WHAT THIS TASK INVOLVES. Begin at the first line and end at the line containing "GAP = 0.3 *". Extract exactly those lines.

--- BEGIN RECORDS ---

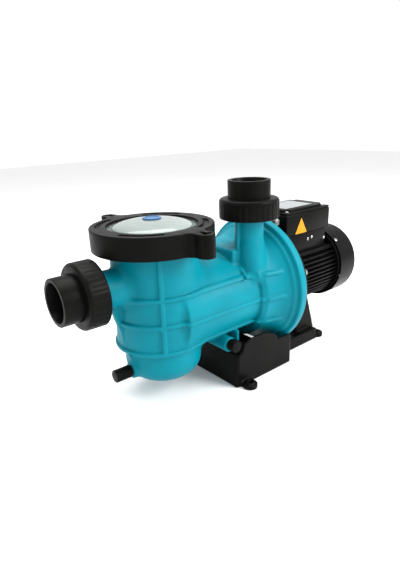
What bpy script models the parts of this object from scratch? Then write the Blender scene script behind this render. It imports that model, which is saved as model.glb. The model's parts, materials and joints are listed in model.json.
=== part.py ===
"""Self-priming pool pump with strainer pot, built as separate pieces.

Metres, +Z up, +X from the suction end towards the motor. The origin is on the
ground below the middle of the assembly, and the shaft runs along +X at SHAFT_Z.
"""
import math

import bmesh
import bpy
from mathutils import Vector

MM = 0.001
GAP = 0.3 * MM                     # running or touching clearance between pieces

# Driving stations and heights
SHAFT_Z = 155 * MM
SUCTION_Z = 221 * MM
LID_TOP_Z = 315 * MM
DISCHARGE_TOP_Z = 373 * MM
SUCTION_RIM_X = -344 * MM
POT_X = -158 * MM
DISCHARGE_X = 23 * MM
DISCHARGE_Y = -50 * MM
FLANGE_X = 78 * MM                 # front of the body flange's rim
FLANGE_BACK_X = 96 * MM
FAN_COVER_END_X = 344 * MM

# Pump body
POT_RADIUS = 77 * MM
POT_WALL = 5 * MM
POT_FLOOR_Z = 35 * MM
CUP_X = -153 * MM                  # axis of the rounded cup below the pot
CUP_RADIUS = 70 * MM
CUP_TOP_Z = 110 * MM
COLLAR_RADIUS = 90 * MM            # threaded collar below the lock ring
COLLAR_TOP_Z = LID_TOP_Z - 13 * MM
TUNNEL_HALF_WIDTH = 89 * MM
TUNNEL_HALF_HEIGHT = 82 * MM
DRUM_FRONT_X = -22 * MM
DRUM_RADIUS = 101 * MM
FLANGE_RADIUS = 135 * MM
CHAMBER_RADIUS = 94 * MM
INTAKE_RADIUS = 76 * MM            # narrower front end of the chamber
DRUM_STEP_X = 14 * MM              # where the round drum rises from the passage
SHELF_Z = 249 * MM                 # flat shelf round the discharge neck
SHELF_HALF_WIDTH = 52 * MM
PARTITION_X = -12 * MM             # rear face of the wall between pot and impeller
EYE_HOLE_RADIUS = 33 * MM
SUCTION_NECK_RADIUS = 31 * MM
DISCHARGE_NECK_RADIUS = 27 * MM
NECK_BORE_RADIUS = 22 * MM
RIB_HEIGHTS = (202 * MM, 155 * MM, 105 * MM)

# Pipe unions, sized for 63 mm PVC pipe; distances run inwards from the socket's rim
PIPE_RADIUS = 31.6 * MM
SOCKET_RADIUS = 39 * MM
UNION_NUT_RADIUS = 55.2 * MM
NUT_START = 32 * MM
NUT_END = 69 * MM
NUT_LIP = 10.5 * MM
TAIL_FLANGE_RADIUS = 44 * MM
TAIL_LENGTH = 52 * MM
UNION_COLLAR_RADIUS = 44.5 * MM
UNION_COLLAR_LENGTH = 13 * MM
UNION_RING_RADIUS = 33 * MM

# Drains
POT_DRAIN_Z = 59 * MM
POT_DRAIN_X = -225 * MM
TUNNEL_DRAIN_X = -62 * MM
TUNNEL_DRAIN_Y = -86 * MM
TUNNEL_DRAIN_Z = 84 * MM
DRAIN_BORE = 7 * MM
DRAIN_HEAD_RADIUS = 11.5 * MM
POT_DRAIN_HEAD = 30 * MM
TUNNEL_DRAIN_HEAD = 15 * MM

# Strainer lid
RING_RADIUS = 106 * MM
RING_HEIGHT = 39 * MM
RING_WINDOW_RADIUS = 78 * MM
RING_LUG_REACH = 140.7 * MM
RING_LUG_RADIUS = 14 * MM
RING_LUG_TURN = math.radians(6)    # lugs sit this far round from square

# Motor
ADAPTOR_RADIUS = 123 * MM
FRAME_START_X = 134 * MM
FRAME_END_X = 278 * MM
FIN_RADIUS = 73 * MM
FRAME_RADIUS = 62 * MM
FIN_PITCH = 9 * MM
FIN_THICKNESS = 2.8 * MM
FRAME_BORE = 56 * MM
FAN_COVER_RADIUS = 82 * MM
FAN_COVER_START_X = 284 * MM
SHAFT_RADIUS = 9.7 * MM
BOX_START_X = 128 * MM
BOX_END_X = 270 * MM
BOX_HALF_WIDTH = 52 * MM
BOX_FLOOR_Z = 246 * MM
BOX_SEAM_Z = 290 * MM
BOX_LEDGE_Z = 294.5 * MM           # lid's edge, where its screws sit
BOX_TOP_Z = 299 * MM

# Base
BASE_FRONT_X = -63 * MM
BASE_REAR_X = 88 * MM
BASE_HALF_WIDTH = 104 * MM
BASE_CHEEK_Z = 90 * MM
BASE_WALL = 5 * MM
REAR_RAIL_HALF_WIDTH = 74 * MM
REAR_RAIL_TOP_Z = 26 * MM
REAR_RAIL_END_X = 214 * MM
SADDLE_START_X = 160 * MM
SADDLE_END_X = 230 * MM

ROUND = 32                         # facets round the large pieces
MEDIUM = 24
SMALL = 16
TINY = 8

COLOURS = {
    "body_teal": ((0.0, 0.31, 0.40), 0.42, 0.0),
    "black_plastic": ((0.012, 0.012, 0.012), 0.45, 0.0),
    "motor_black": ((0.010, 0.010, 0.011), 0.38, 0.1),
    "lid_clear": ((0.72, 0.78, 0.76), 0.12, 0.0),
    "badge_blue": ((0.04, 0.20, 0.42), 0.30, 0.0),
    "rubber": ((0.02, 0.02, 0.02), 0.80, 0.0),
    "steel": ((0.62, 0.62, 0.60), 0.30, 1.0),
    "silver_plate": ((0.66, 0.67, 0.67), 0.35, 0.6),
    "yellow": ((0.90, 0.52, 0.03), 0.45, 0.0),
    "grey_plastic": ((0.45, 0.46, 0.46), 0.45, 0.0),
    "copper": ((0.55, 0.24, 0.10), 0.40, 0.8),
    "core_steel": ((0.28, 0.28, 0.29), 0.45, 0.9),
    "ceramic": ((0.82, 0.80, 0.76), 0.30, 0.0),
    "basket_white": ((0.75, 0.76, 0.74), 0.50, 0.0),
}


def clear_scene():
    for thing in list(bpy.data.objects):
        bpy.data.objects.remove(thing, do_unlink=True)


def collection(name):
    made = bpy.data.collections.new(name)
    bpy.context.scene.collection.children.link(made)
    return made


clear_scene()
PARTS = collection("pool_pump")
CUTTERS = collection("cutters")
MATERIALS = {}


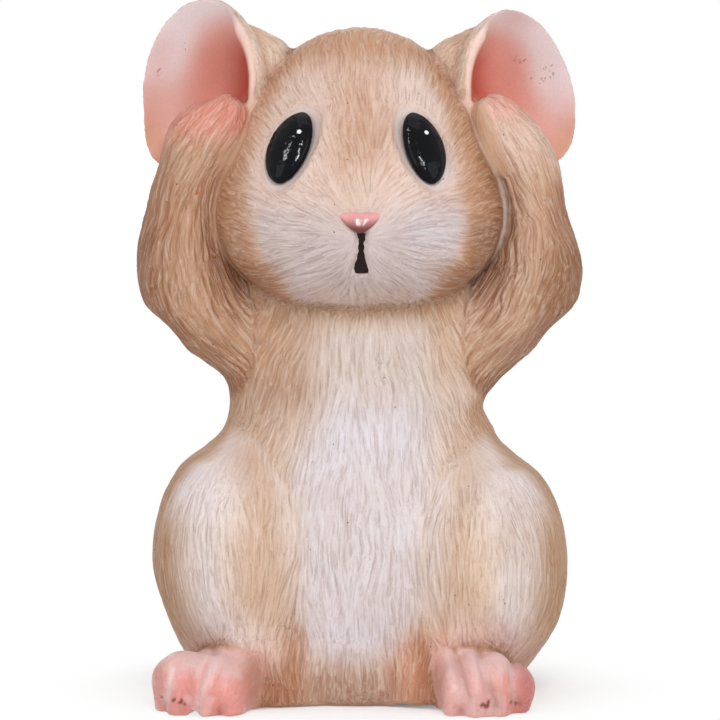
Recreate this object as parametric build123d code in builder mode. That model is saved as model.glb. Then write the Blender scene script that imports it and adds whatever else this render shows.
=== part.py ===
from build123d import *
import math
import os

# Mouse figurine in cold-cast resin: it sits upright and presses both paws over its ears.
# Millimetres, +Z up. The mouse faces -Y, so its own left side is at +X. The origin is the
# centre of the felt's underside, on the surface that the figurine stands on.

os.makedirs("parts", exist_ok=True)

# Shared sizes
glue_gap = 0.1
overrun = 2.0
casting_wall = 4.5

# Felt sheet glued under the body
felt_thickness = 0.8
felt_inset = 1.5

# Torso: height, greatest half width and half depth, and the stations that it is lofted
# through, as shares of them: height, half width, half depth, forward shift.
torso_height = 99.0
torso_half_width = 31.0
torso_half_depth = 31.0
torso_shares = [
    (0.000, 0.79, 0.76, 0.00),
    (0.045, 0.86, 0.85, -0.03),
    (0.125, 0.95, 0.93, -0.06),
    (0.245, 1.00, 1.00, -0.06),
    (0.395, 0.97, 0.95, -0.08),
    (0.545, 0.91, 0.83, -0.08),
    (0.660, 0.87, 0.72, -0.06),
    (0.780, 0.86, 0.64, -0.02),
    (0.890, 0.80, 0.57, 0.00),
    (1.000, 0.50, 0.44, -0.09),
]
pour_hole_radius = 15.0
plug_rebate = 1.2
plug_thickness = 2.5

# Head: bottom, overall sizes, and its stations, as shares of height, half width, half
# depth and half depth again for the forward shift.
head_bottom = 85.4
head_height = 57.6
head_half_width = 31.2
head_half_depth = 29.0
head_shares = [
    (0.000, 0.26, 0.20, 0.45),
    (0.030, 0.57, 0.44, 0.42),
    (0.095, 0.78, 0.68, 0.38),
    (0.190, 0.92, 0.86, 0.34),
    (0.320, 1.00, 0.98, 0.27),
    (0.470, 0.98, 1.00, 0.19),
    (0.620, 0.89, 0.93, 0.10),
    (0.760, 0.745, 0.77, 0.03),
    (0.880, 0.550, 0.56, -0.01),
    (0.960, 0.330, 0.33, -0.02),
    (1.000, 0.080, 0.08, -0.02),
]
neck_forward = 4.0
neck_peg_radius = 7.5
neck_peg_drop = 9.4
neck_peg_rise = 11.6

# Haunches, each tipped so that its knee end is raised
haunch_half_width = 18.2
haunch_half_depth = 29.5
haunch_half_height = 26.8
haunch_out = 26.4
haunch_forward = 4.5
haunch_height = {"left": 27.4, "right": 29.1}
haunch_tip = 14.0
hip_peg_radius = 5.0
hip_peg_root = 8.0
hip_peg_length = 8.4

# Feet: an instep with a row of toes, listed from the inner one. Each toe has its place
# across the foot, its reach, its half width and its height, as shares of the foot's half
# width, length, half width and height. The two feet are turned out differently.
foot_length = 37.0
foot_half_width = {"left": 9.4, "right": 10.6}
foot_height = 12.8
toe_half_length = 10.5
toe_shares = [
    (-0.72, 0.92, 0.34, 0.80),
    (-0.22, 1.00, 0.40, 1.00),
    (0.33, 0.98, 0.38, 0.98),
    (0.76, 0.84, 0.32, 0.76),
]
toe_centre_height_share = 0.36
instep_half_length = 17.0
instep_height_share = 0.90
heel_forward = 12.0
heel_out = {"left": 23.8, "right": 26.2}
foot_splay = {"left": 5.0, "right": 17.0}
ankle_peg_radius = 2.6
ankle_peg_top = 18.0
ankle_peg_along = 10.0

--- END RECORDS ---

ANSWER FOR THIS EXERCISE.
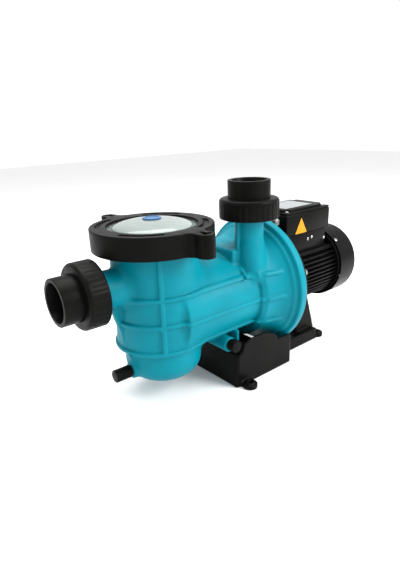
What bpy script models the parts of this object from scratch? Then write the Blender scene script behind this render. It imports that model, which is saved as model.glb. The model's parts, materials and joints are listed in model.json.
=== part.py ===
"""Self-priming pool pump with strainer pot, built as separate pieces.

Metres, +Z up, +X from the suction end towards the motor. The origin is on the
ground below the middle of the assembly, and the shaft runs along +X at SHAFT_Z.
"""
import math

import bmesh
import bpy
from mathutils import Vector

MM = 0.001
GAP = 0.3 * MM                     # running or touching clearance between pieces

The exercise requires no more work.